Efforts to replace the Marshall White Center — the city-owned facility that offers sports, arts and other programming for kids and adults — started edging forward in the wake of the closure of the pool at the old facility in March 2018 due to cracking. But the initial push didn’t get much traction and it took years of persistence from boosters to get city leaders to commit to building a new facility.

Several speakers Tuesday alluded to the efforts, including Sean Bishop, who helped lead the Marshall White Advisory Committee as the plans were coalescing. Actual construction will start in perhaps two weeks, after the debris from the old building is removed, but officials shoveled from a pile of rocks Tuesday to ceremonially mark the launch of work.

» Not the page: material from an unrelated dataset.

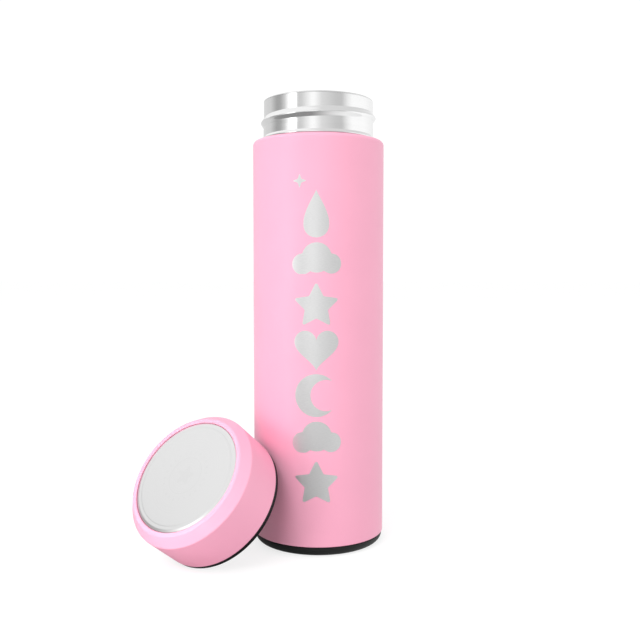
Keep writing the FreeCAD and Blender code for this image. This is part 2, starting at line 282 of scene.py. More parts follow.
def flask_neck():
    """The bare neck: the rolled thread, the wider band below it and the bright seam at its root."""
    bore = NECK_RADIUS - SHEET
    skirt_foot = NECK_SKIRT_RADIUS - FIT
    seam_radius = NECK_SKIRT_RADIUS + SEAM_WIDTH
    taper_top = FLASK_HEIGHT - TAPER_DEPTH
    corners = [
        (bore, NECK_FOOT),
        (skirt_foot, NECK_FOOT),
        (skirt_foot, NECK_ROOT - 0.1),
        (seam_radius, NECK_ROOT + 0.05, 0.1),
        (seam_radius, NECK_ROOT + 0.45, 0.2),
        (NECK_SKIRT_RADIUS, NECK_ROOT + SEAM_HEIGHT, 0.3),
        (NECK_SKIRT_RADIUS, taper_top - TAPER_HEIGHT),
        (NECK_RADIUS, taper_top),
        (NECK_RADIUS, NECK_TOP),
        (bore, NECK_TOP),
    ]
    relief = thread_relief(NECK_RADIUS, BEAD_DEPTH, BEAD_HALF_WIDTH, FLASK_HEIGHT - BEAD_DROP)
    return turned("flask_neck", corners, relief, fine_step=0.2, segments=320)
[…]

“The level of engagement that we saw in this process was extraordinary, if not historic. This work took hundreds, probably thousands, of people just in the two years that I chaired the committee,” Bishop said. “It doesn’t belong to any one person. It belongs to all of us.”

The original Marshall White Center, completed in 1968, measured around 37,000 square feet. The new facility, with a price tag of some $34.3 million, will measure 68,000 square feet and contain a pool, basketball courts, a raised indoor track and more. The new facility should open by February or March 2025.

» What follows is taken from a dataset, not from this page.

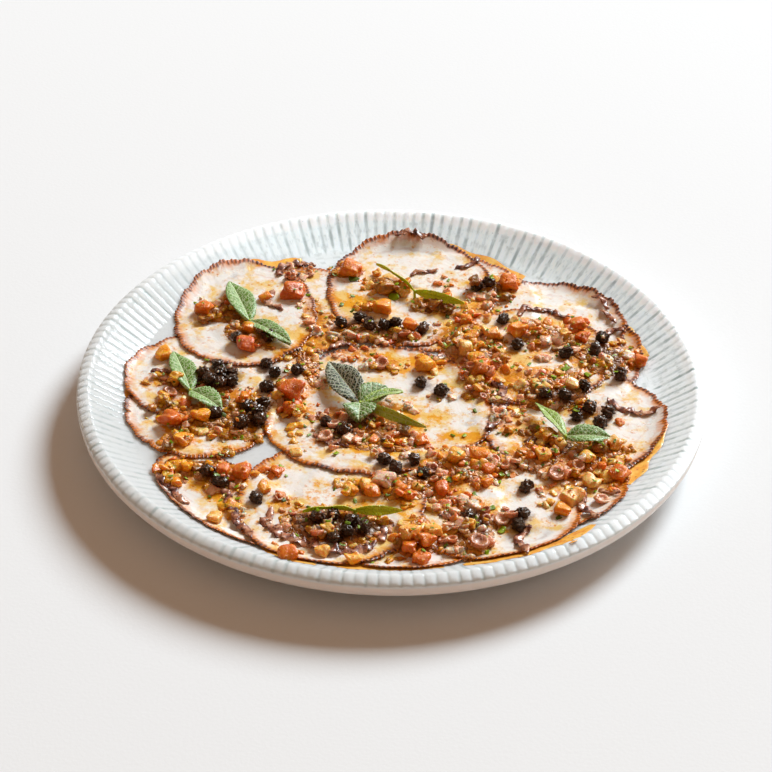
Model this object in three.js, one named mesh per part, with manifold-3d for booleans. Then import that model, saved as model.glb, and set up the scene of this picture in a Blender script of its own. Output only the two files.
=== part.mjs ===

The Marshall White Center sits at 222 28th St. in a modest neighborhood, and many project proponents had stressed the importance of creating a new community center to serve the racially and ethnically diverse zone of the city.

Ron White, like Bishop, credited the contingent of students and others who showed up at a Nov. 9, 2021, Ogden City Council meeting to speak out for a new facility, saying that was a turning point in the push. White, who also spoke Tuesday, is the son of Marshall White, the Ogden officer killed in the line of duty in 1963 and the namesake for the community center.

“It’s been a long time coming,” White said. Plans to rebuild the Marshall White Center seemed stalled on the eve of the 2021 meeting, he said, “but then the community showed its … spirit and its best students showed up.”

Mayor Mike Caldwell also alluded to the process it took for the plans to get on track, particularly noting the efforts to line up financing. Federal American Rescue Plan Act of 2021 funding, city money, donations and more will be tapped to cover the project’s cost.

“Sometimes when you put something like this together that’s bold, audacious, there’s a lot of effort into that. This is not a wealthy community. We can’t just scribble checks for this,” Caldwell said.

Marshall White Center programming will continue at other facilities scattered around Ogden during construction. Edd Bridge, recreation manager for Ogden, said word is getting out to make sure participation doesn’t wane as the work proceeds.

He also offered his own laudatory words for what the Marshall White Center represents.

“It’s more than just a physical structure,” he said. “It’s the beating heart of our community, a vibrant hub of connection, collaboration and empowerment.”